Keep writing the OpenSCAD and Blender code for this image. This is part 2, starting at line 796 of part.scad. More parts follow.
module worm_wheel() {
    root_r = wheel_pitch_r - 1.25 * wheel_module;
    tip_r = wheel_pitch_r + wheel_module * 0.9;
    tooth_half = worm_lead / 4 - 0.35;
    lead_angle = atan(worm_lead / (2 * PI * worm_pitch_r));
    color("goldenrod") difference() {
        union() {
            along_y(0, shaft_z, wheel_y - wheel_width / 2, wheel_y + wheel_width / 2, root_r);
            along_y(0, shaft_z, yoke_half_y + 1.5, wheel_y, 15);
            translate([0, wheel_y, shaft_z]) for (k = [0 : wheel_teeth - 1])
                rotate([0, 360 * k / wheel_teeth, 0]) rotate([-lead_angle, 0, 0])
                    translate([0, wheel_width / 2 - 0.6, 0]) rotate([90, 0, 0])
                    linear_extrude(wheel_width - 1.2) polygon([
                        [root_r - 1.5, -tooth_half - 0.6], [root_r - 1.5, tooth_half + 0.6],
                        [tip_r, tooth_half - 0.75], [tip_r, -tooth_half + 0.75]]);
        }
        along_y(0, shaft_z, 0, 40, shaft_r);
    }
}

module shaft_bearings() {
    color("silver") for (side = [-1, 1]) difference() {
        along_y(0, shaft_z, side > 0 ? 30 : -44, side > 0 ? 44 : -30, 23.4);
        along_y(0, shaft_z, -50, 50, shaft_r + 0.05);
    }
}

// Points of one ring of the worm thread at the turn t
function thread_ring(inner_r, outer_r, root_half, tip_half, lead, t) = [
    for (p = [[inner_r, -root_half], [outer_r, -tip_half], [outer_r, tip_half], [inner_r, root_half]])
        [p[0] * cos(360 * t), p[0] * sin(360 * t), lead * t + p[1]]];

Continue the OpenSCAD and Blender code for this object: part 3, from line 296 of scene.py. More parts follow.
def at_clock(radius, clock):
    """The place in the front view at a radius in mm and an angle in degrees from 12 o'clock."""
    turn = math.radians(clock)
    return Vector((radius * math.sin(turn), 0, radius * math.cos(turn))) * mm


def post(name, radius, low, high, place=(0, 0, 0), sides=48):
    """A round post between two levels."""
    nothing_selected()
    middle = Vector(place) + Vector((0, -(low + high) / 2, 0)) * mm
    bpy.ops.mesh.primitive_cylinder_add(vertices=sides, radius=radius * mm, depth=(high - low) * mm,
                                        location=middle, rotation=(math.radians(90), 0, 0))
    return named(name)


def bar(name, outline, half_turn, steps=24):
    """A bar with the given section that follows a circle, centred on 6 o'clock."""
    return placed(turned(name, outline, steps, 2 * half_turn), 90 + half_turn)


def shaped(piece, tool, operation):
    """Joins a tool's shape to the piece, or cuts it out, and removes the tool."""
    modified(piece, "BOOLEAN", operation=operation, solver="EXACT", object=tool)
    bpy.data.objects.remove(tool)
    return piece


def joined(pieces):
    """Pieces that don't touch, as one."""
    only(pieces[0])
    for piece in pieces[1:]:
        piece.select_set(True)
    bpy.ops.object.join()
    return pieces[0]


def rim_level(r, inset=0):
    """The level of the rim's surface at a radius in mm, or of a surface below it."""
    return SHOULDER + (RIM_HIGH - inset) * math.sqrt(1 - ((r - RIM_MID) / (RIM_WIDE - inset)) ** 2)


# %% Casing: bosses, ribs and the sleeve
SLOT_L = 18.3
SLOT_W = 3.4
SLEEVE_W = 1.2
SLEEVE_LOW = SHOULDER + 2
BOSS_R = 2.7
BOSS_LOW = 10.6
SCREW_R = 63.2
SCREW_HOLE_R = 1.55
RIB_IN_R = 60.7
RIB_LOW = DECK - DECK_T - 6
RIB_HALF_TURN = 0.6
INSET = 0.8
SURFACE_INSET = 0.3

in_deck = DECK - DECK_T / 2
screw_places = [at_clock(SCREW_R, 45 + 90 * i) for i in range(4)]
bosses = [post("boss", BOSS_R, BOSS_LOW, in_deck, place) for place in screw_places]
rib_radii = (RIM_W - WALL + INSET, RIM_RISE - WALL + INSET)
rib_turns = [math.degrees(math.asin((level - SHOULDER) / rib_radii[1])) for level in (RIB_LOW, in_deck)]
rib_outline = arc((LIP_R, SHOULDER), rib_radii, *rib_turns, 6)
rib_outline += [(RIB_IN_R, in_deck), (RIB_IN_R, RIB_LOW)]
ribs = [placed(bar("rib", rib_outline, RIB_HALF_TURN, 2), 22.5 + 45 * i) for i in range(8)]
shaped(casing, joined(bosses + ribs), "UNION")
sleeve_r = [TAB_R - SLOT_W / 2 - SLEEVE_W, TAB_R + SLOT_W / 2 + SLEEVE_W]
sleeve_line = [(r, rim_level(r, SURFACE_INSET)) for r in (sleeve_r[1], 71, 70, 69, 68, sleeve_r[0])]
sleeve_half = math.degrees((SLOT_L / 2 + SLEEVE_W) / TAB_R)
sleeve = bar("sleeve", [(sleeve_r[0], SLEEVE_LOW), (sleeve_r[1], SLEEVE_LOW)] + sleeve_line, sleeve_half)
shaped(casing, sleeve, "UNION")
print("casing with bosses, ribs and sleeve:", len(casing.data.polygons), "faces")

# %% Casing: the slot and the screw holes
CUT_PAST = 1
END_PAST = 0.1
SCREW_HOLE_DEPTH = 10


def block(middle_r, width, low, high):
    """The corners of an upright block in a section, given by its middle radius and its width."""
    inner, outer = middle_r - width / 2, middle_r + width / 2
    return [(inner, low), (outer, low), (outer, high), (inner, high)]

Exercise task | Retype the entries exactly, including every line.

Exercise solution |
Keep writing the OpenSCAD and Blender code for this image. This is part 2, starting at line 796 of part.scad. More parts follow.
module worm_wheel() {
    root_r = wheel_pitch_r - 1.25 * wheel_module;
    tip_r = wheel_pitch_r + wheel_module * 0.9;
    tooth_half = worm_lead / 4 - 0.35;
    lead_angle = atan(worm_lead / (2 * PI * worm_pitch_r));
    color("goldenrod") difference() {
        union() {
            along_y(0, shaft_z, wheel_y - wheel_width / 2, wheel_y + wheel_width / 2, root_r);
            along_y(0, shaft_z, yoke_half_y + 1.5, wheel_y, 15);
            translate([0, wheel_y, shaft_z]) for (k = [0 : wheel_teeth - 1])
                rotate([0, 360 * k / wheel_teeth, 0]) rotate([-lead_angle, 0, 0])
                    translate([0, wheel_width / 2 - 0.6, 0]) rotate([90, 0, 0])
                    linear_extrude(wheel_width - 1.2) polygon([
                        [root_r - 1.5, -tooth_half - 0.6], [root_r - 1.5, tooth_half + 0.6],
                        [tip_r, tooth_half - 0.75], [tip_r, -tooth_half + 0.75]]);
        }
        along_y(0, shaft_z, 0, 40, shaft_r);
    }
}

module shaft_bearings() {
    color("silver") for (side = [-1, 1]) difference() {
        along_y(0, shaft_z, side > 0 ? 30 : -44, side > 0 ? 44 : -30, 23.4);
        along_y(0, shaft_z, -50, 50, shaft_r + 0.05);
    }
}

// Points of one ring of the worm thread at the turn t
function thread_ring(inner_r, outer_r, root_half, tip_half, lead, t) = [
    for (p = [[inner_r, -root_half], [outer_r, -tip_half], [outer_r, tip_half], [inner_r, root_half]])
        [p[0] * cos(360 * t), p[0] * sin(360 * t), lead * t + p[1]]];

Continue the OpenSCAD and Blender code for this object: part 3, from line 296 of scene.py. More parts follow.
def at_clock(radius, clock):
    """The place in the front view at a radius in mm and an angle in degrees from 12 o'clock."""
    turn = math.radians(clock)
    return Vector((radius * math.sin(turn), 0, radius * math.cos(turn))) * mm


def post(name, radius, low, high, place=(0, 0, 0), sides=48):
    """A round post between two levels."""
    nothing_selected()
    middle = Vector(place) + Vector((0, -(low + high) / 2, 0)) * mm
    bpy.ops.mesh.primitive_cylinder_add(vertices=sides, radius=radius * mm, depth=(high - low) * mm,
                                        location=middle, rotation=(math.radians(90), 0, 0))
    return named(name)


def bar(name, outline, half_turn, steps=24):
    """A bar with the given section that follows a circle, centred on 6 o'clock."""
    return placed(turned(name, outline, steps, 2 * half_turn), 90 + half_turn)


def shaped(piece, tool, operation):
    """Joins a tool's shape to the piece, or cuts it out, and removes the tool."""
    modified(piece, "BOOLEAN", operation=operation, solver="EXACT", object=tool)
    bpy.data.objects.remove(tool)
    return piece


def joined(pieces):
    """Pieces that don't touch, as one."""
    only(pieces[0])
    for piece in pieces[1:]:
        piece.select_set(True)
    bpy.ops.object.join()
    return pieces[0]


def rim_level(r, inset=0):
    """The level of the rim's surface at a radius in mm, or of a surface below it."""
    return SHOULDER + (RIM_HIGH - inset) * math.sqrt(1 - ((r - RIM_MID) / (RIM_WIDE - inset)) ** 2)


# %% Casing: bosses, ribs and the sleeve
SLOT_L = 18.3
SLOT_W = 3.4
SLEEVE_W = 1.2
SLEEVE_LOW = SHOULDER + 2
BOSS_R = 2.7
BOSS_LOW = 10.6
SCREW_R = 63.2
SCREW_HOLE_R = 1.55
RIB_IN_R = 60.7
RIB_LOW = DECK - DECK_T - 6
RIB_HALF_TURN = 0.6
INSET = 0.8
SURFACE_INSET = 0.3

in_deck = DECK - DECK_T / 2
screw_places = [at_clock(SCREW_R, 45 + 90 * i) for i in range(4)]
bosses = [post("boss", BOSS_R, BOSS_LOW, in_deck, place) for place in screw_places]
rib_radii = (RIM_W - WALL + INSET, RIM_RISE - WALL + INSET)
rib_turns = [math.degrees(math.asin((level - SHOULDER) / rib_radii[1])) for level in (RIB_LOW, in_deck)]
rib_outline = arc((LIP_R, SHOULDER), rib_radii, *rib_turns, 6)
rib_outline += [(RIB_IN_R, in_deck), (RIB_IN_R, RIB_LOW)]
ribs = [placed(bar("rib", rib_outline, RIB_HALF_TURN, 2), 22.5 + 45 * i) for i in range(8)]
shaped(casing, joined(bosses + ribs), "UNION")
sleeve_r = [TAB_R - SLOT_W / 2 - SLEEVE_W, TAB_R + SLOT_W / 2 + SLEEVE_W]
sleeve_line = [(r, rim_level(r, SURFACE_INSET)) for r in (sleeve_r[1], 71, 70, 69, 68, sleeve_r[0])]
sleeve_half = math.degrees((SLOT_L / 2 + SLEEVE_W) / TAB_R)
sleeve = bar("sleeve", [(sleeve_r[0], SLEEVE_LOW), (sleeve_r[1], SLEEVE_LOW)] + sleeve_line, sleeve_half)
shaped(casing, sleeve, "UNION")
print("casing with bosses, ribs and sleeve:", len(casing.data.polygons), "faces")

# %% Casing: the slot and the screw holes
CUT_PAST = 1
END_PAST = 0.1
SCREW_HOLE_DEPTH = 10


def block(middle_r, width, low, high):
    """The corners of an upright block in a section, given by its middle radius and its width."""
    inner, outer = middle_r - width / 2, middle_r + width / 2
    return [(inner, low), (outer, low), (outer, high), (inner, high)]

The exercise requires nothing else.